DOE Considers Opening SPR, Official Says, as Diesel Rises 0.5¢

By Eric Miller, Staff Reporter

This story appears in the April 2 print edition of Transport Topics.

U.S. retail diesel prices edged up a half-cent a gallon last week, continuing a nine-week string of increases and bringing the national average to $4.147 a gallon, the Department of Energy reported.

Meanwhile, a DOE official told a House subcommittee that, while there is no specific proposal to release oil from the Strategic Petroleum Reserve, the idea is “not off the table.”

“It is being considered,” Charles McConnell, acting assistant secretary for DOE’s Office of Fossil Energy, told the House appropriations subcommittee on energy and water development. “It has been in consideration for some time, and no decision has been made.”

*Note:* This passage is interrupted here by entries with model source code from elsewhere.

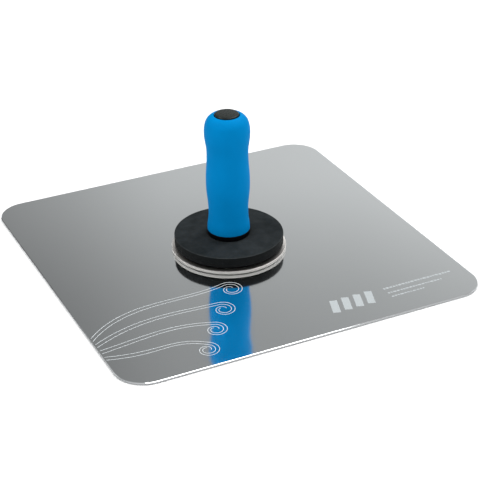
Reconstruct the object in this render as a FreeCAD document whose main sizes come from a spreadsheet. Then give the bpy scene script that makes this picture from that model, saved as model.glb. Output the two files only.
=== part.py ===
import FreeCAD, Part
import math
import os
import re
import Sketcher

# Plasterer's hawk. Working face down on z = 0, handle up along +Z, sides along X and Y. Millimetres, degrees.
# Heights of everything above the plate are measured from the plate's top face.
SIZES = {
    # square aluminium plate
    "plate_side": 330, "plate_thickness": 2, "plate_corner": 26, "plate_bevel": 0.35,
    # aluminium disc riveted to the plate
    "disc_diameter": 101.4, "disc_flange": 3.3, "disc_foot": 0.7, "disc_foot_width": 1.5, "disc_round": 0.4,
    "step_diameter": 68, "disc_height": 5.3,
    # countersunk rivets that hold the disc
    "rivet_count": 4, "rivet_circle": 52, "rivet_shank": 4, "rivet_head": 7.5, "rivet_play": 0.05,
    "rivet_cup": 8, "rivet_cup_depth": 1.8, "rivet_dome": 6.4, "rivet_dome_height": 1.4,
    # M10 countersunk stud and its thin nut
    "stud_diameter": 9.9, "stud_hole": 10.6, "stud_head": 20, "stud_sink": 0.1, "stud_tip": 34.3, "stud_bevel": 1,
    "socket_corner": 6.93, "socket_depth": 3, "thread_pitch": 1.5, "thread_depth": 0.8, "thread_foot": 6.2,
    "nut_across_flats": 16, "nut_height": 5, "nut_bore": 10, "nut_bevel": 0.7,
    # foam hand pad, with a shallow seat for the collar
    "pad_diameter": 96.6, "pad_base": 5.6, "pad_top": 15.1, "pad_bore": 30.12, "pad_round": 0.8, "pad_foot": 1,
    "seat_diameter": 38.8, "seat_height": 14.6,
    # black handle core: spigot, collar and hollow shank
    "spigot_diameter": 30, "spigot_base": 5.6, "foot_recess": 21.2, "foot_recess_top": 12,
    "collar_diameter": 37.6, "collar_base": 14.9, "collar_top": 19.2, "collar_round": 0.4,
    "shank_diameter": 25, "key_diameter": 27.4, "key_height": 4, "key_low": 45, "key_high": 86,
    "hollow_diameter": 17.6, "hollow_base": 40, "core_top": 124.6,
    # brass insert
    "insert_diameter": 16, "insert_bore": 10.06, "insert_top": 36, "insert_groove": 14.8,
    "insert_groove_height": 3, "insert_bevel": 0.6,
    # soft grip outline: radius and height of each waist and swell, then the two arcs over the head
    "flare_radius": 18.75, "waist_radius": 17.43, "waist_height": 36, "swell_radius": 19.17, "swell_height": 65,
    "neck_radius": 18.03, "neck_height": 92, "head_radius": 19.85, "head_height": 112.5,
    "head_arc": 30, "head_turn": 15, "crown_arc": 10.5, "rim_radius": 11.2,
    # end cap
    "cap_radius": 10.4, "cap_edge": 128.8, "cap_crown": 0.3, "cap_round": 0.8,
    "plug_radius": 8.75, "plug_base": 112, "plug_wall": 1.6, "plug_bevel": 0.5,
}

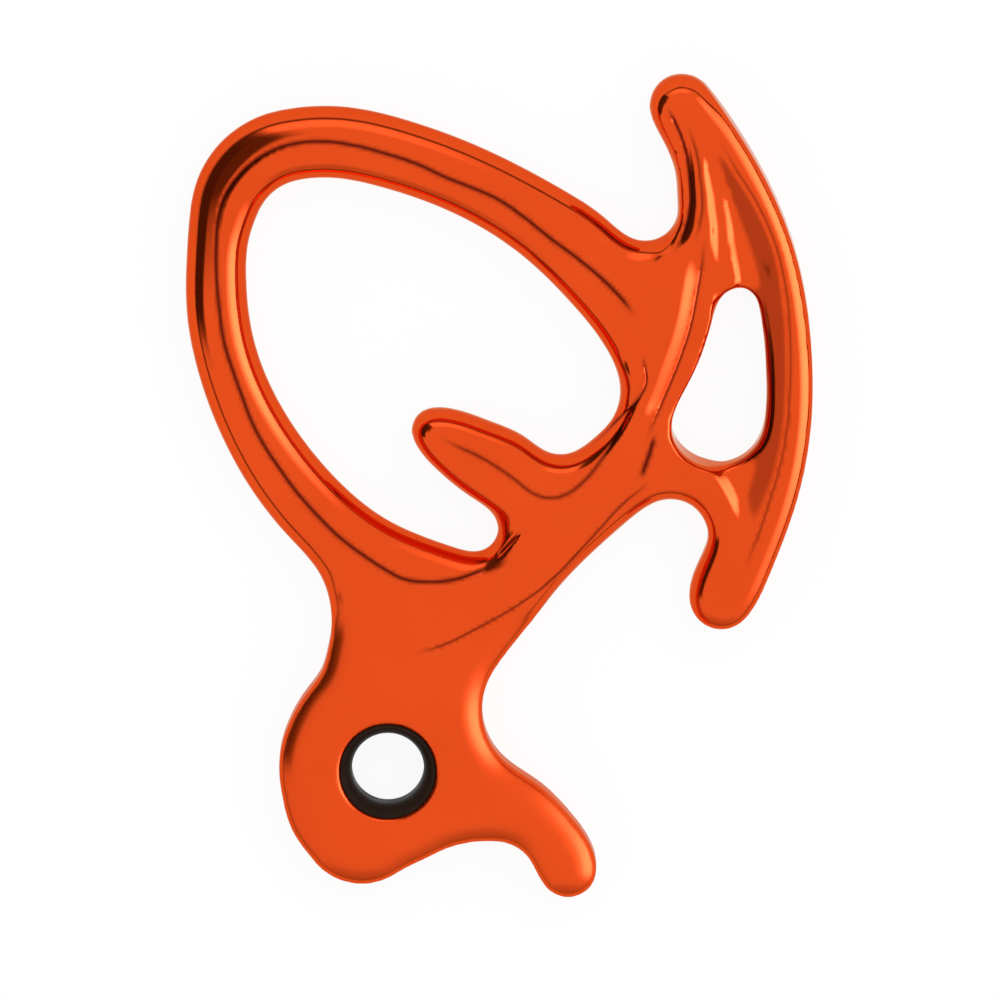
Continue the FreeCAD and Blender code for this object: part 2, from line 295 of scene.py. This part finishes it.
def anodisedOrange(values):
    material = bpy.data.materials.new("anodisedOrange")
    material.use_nodes = True
    tree = material.node_tree
    shader = tree.nodes["Principled BSDF"]
    shader.inputs["Metallic"].default_value = values["metallic"]
    shader.inputs["Specular IOR Level"].default_value = values["sheen"]
    shader.inputs["Coat Weight"].default_value = values["coat"]
    shader.inputs["Coat Roughness"].default_value = values["coatRoughness"]
    shader.inputs["Specular Tint"].default_value = values["edgeTint"]
    blotches = placeBlotches(tree, values["cloudScale"], values["grainScale"],
                             values["roughLow"], values["roughHigh"])
    tone = node(tree, "ShaderNodeMix", data_type="RGBA")
    tone.inputs["A"].default_value = values["deepOrange"]
    tone.inputs["B"].default_value = values["orange"]
    # painted dark reflection: a per-vertex share darkens the base colour along the lines and on the
    # recess's slope
    paintedReflection = node(tree, "ShaderNodeAttribute", attribute_name="paintedReflection")
    shaded = node(tree, "ShaderNodeMix", data_type="RGBA")
    shaded.inputs["B"].default_value = values["paintedReflectionBrown"]
    coords = node(tree, "ShaderNodeTexCoord")
    split = node(tree, "ShaderNodeSeparateXYZ")
    plate = node(tree, "ShaderNodeMapRange", interpolation_type="SMOOTHSTEP")
    plate.inputs["From Min"].default_value = values["softRun"][0]
    plate.inputs["From Max"].default_value = values["softRun"][1]
    plate.inputs["To Min"].default_value = values["plateSoftness"]
    plate.inputs["To Max"].default_value = 0.0
    rough = node(tree, "ShaderNodeMath", operation="ADD")
    bump = node(tree, "ShaderNodeBump")
    bump.inputs["Strength"].default_value = values["grainStrength"]
    bump.inputs["Distance"].default_value = values["grainHeight"]
    link = tree.links.new
    link(blotches.outputs["Clouds"], tone.inputs["Factor"])
    link(paintedReflection.outputs["Fac"], shaded.inputs["Factor"])
    link(tone.outputs["Result"], shaded.inputs["A"])
    link(shaded.outputs["Result"], shader.inputs["Base Color"])
    link(coords.outputs["Object"], split.inputs["Vector"])
    link(split.outputs["Y"], plate.inputs["Value"])
    link(blotches.outputs["Value"], rough.inputs[0])
    link(plate.outputs["Result"], rough.inputs[1])
    link(rough.outputs["Value"], shader.inputs["Roughness"])
    link(blotches.outputs["Grain"], bump.inputs["Height"])
    link(bump.outputs["Normal"], shader.inputs["Normal"])
    return material


def mergedCopy(nodeName):
    form = bmesh.new()
    form.from_mesh(frame["nodes"][nodeName].data)
    bmesh.ops.remove_doubles(form, verts=form.verts, dist=0.001 * mm)
    return form


def onFace(pixel):
    # place on the upper face that the photograph shows at this pixel
    across = (pixel[0] - photo["eye"].x) * photo["pixel"]
    up = (photo["eye"].y - pixel[1]) * photo["pixel"] + photo["face"] * math.sin(photo["tilt"])
    return Vector((across, up / math.cos(photo["tilt"]), 0))


stripHeight = 20 * mm  # of the guide strips, more than the part is thick


def wallsAlong(runs, closed, steps=10):
    # upright strips along smooth curves through the points, to measure level distance from
    line = bpy.data.curves.new("guide", "CURVE")
    line.dimensions = "3D"
    line.resolution_u = steps
    for points in runs:
        spline = line.splines.new("BEZIER")
        spline.bezier_points.add(len(points) - 1)
        for knot, point in zip(spline.bezier_points, points):
            knot.co = point
            knot.handle_left_type = knot.handle_right_type = "AUTO"
        spline.use_cyclic_u = closed
    guide = bpy.data.objects.new("guide", line)
    bpy.context.scene.collection.objects.link(guide)
    traced = bpy.data.meshes.new_from_object(
        guide.evaluated_get(bpy.context.evaluated_depsgraph_get()))
    strip = bmesh.new()
    strip.from_mesh(traced)
    bpy.data.objects.remove(guide)
    rise = Vector((0, 0, stripHeight))
    made = bmesh.ops.extrude_edge_only(strip, edges=strip.edges[:])
    risen = [v for v in made["geom"] if isinstance(v, bmesh.types.BMVert)]
    bmesh.ops.translate(strip, vec=rise, verts=risen)
    bmesh.ops.translate(strip, vec=-rise / 2, verts=strip.verts)
    walls = BVHTree.FromBMesh(strip)
    strip.free()
    return walls


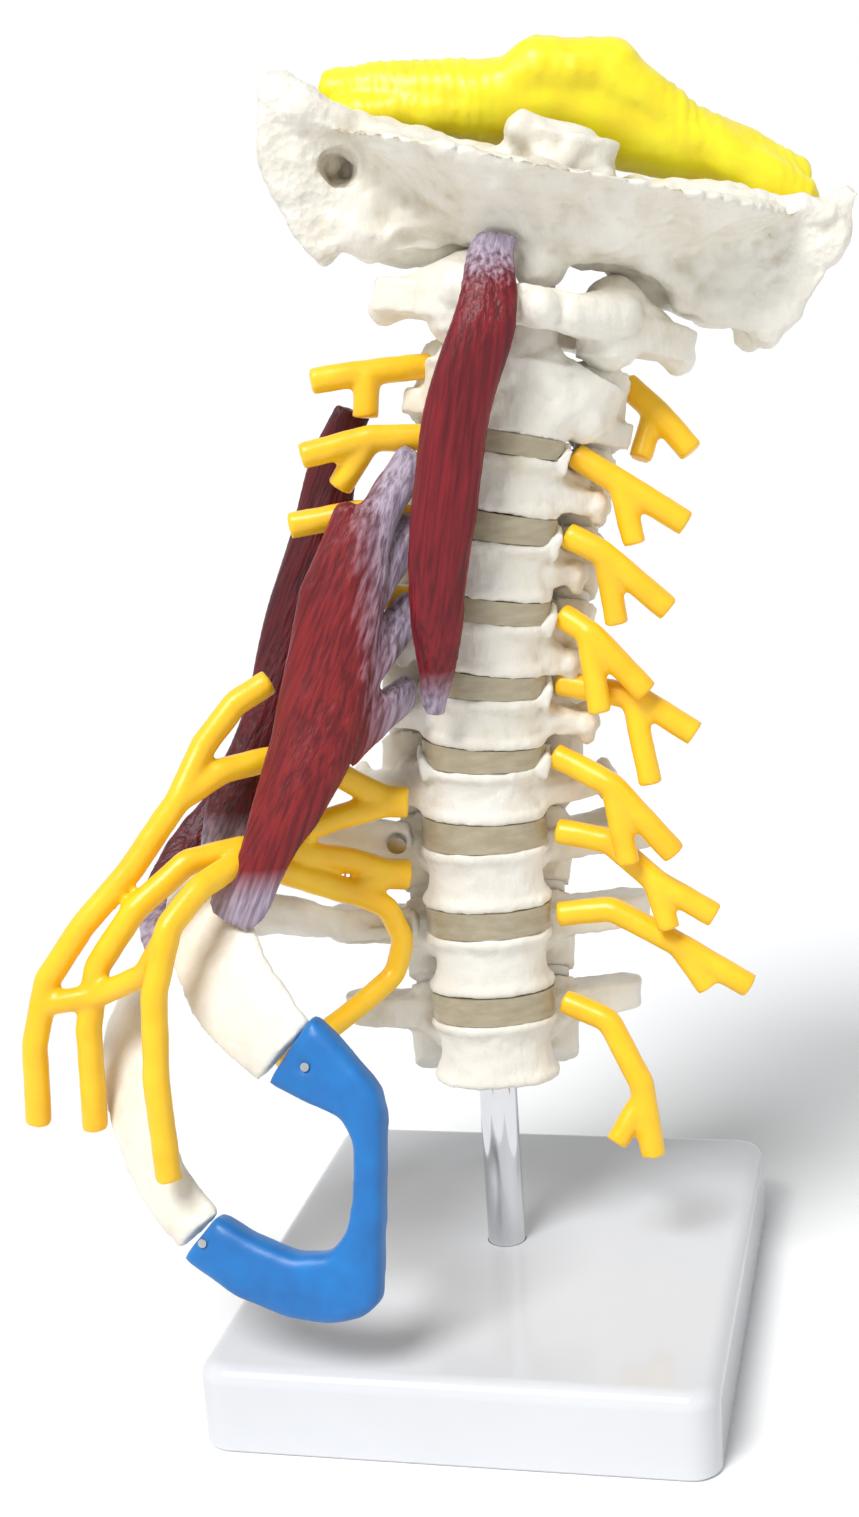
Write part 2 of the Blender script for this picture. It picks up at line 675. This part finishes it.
def cast_brain_stem():
    """Brain stem with a fuller crown and arms."""
    rows = [
        ((23, 10, 304), (39, 10, 303), 8.5, 8.5),
        ((12, 10, 298), (22, 10, 303), 6, 8),
        ((40, 10, 301), (57, 11, 288), 8.5, 7),
        ((57, 11, 288), (81, 9, 273), 7, 5.5),
        ((10, 10, 297), (-24, 9, 298), 7, 3.6),
    ]
    cast_over("brain_stem", 0.0009, 6, brain_lift, rows)


# Strands of the front scalene muscle: three long ones, then its short slips to the vertebrae
STRAND_RADIUS = 3.2
FRONT_STRANDS = [
    [(-26, -19, 210), (-35, -22, 193), (-39, -23, 178), (-44, -26, 160), (-50, -31, 143),
     (-54, -34, 131)],
    [(-24, -20, 205), (-28, -22, 190), (-31, -24, 175), (-36, -26, 160), (-45, -31, 143)],
    [(-21, -19, 203), (-22, -21, 190), (-24, -22, 178), (-24, -22, 168), (-34, -26, 154),
     (-43, -31, 141), (-50, -34, 130)],
    [(-12, -14, 221), (-22, -18, 208)],
    [(-12, -14, 206), (-21, -18, 196)],
    [(-14, -15, 188), (-24, -20, 178)],
    [(-16, -14, 168), (-26, -22, 163)],
]


def cast_muscles():
    """Front scalene muscle with its strands, then the other muscles."""
    rows = []
    for strand in FRONT_STRANDS:
        for start, end in zip(strand, strand[1:]):
            rows.append((start, end, STRAND_RADIUS, STRAND_RADIUS))
    cast_over("scalenus_anterior", 0.0007, 10, muscle_lift, rows)
    for name in ("longus_capitis", "scalenus_medius", "scalenus_posterior"):
        cast_over(name, 0.0007, 8, muscle_lift)


def cast_nerves():
    """Every nerve and the arm plexus; the left root of C2 is lengthened to the axis."""
    roots = {"nerve_left_c2": [((-10.8, -1, 240.5), (-5, 2, 240.5), 3.2, 3.2)]}
    for name in nodes:
        if slot_of[name] == "nerve_yellow":
            cast_over(name, 0.0006, 12, soft_lift, roots.get(name, ()))


bpy.context.scene.view_settings.view_transform = "Standard"
add_camera()
add_world()
add_floor()
add_lamps()
dress_nodes()
cast_vertebrae()
cast_axis()
cast_atlas()
cast_skull()
cast_ribs()
cast_brain_stem()
cast_muscles()
cast_nerves()
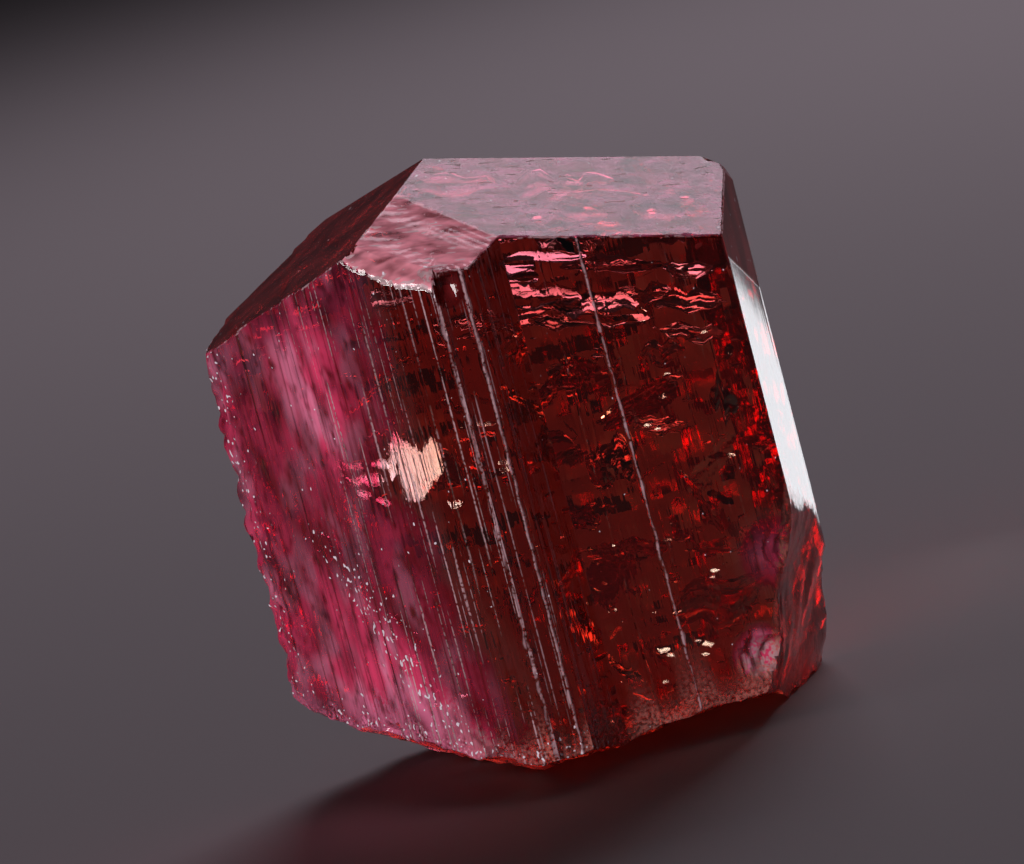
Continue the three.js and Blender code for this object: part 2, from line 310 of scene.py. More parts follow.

Although the price increase was modest last week, diesel is at the highest level since Aug. 18, 2008, when trucking’s main fuel was $4.207 a gallon, DOE said after its March 26 survey of fueling stations.

Diesel was selling for $3.932 a year ago and has jumped 36.4 cents since the start of 2012.

DOE also said the average retail gasoline price increased 5.1 cents to $3.918 a gallon. Gasoline has increased 52.9 cents in the past nine weeks and is selling for 32.2 cents more than a year ago.

Neil Gamson, an economist for the Energy Information Administration, said it was unlikely there would be any relief at the pump, in part because of political turmoil in the Middle East.

Gamson said EIA’s latest forecast calls for diesel prices to remain above $4 per gallon at least through February 2013. He blamed the high cost of crude oil, which closed at $102.78 a barrel on March 29 on the New York Mercantile Exchange.

Crude has remained above the $100-a-barrel mark since Feb. 13, rising to $109.77 on Feb. 24.

“Diesel prices may peak at $4.20 or $4.21 a gallon in April or May,” Gamson said. “It depends on the price of crude oil.”

Diesel’s record high was $4.764 on July 14, 2008.

“We don’t know how to do much for it, other than fuel surcharges in place with a lot of customers,” said Kirk Crowley, vice president of High Country Transportation, Cortez, Colo.

High Country is a 130-truck carrier — 40 of them reefers and the rest dry vans — that operates locally, regionally and nationwide, mostly west of the Mississippi River, Crowley said.

Crowley said although High Country does have some “fairly decent” discount price arrangements with truck-stop chains, he said he’s seeing a discouraging new trend: The gap between the normal pump price and the discount price is narrowing.

“Usually there’s a pretty good spread between the retail price on the pump and the price that they’re giving us,” Crowley said. “But I looked [during late March] and that price is the same right now. It’s the first time I’ve seen things like that.”

For instance, Crowley said, the company was getting a good price in Denver, but in Illinois and Ohio the retail and discount price were the same.

He said the spread in some areas is as large as 20 cents, but in the middle of the past decade it could be as much as 45 cents a gallon.

Another trucking executive said his company has no choice but to ride out the wave of high prices.

“We don’t do a fuel surcharge, although I know it’s very popular,” Jimmy Harris, president of JA Harris Trucking Inc., Houston, said. “I’m more of a niche type carrier, so I don’t do long-term contracts with customers because of situations like we’re in today.”

Harris said the lack of a surcharge, along with a low company overhead, gives him the flexibility to increase or drop his rates at will. One way he saves on fuel costs is not to pay an employee to keep track of surcharges, he said.

Harris Trucking owns about 40 flatbed trucks and hauls mostly heavy equipment and products, Harris said.

“I’m able to absorb a little bit more fuel,” Harris said. “My customer doesn’t have to have an every week situation of fuel prices going up and down on an invoice.”

“I am more expensive than the rest,” he added. “When fuel does go up to where I start feeling it, then I just increase my rates.”

Meanwhile, there has been talk in Washington about possibly opening the national Strategic Petroleum Reserve. The SPR, an emergency response tool the president can use when facing disruptions and emergencies in oil supplies, currently holds about 800 million barrels of oil.

The most recent SPR release was in June, when the United States sold 30 million barrels to 15 companies because of the protracted loss of 2 million barrels per day from Libya.

Oil also was released from the SPR after Hurricane Katrina in 2005 and during Operation Desert Storm in 1991.

Companies that accept SPR oil are required to return equal amounts when the crisis that led to the release is over and fuel supplies and prices both have returned to lower levels.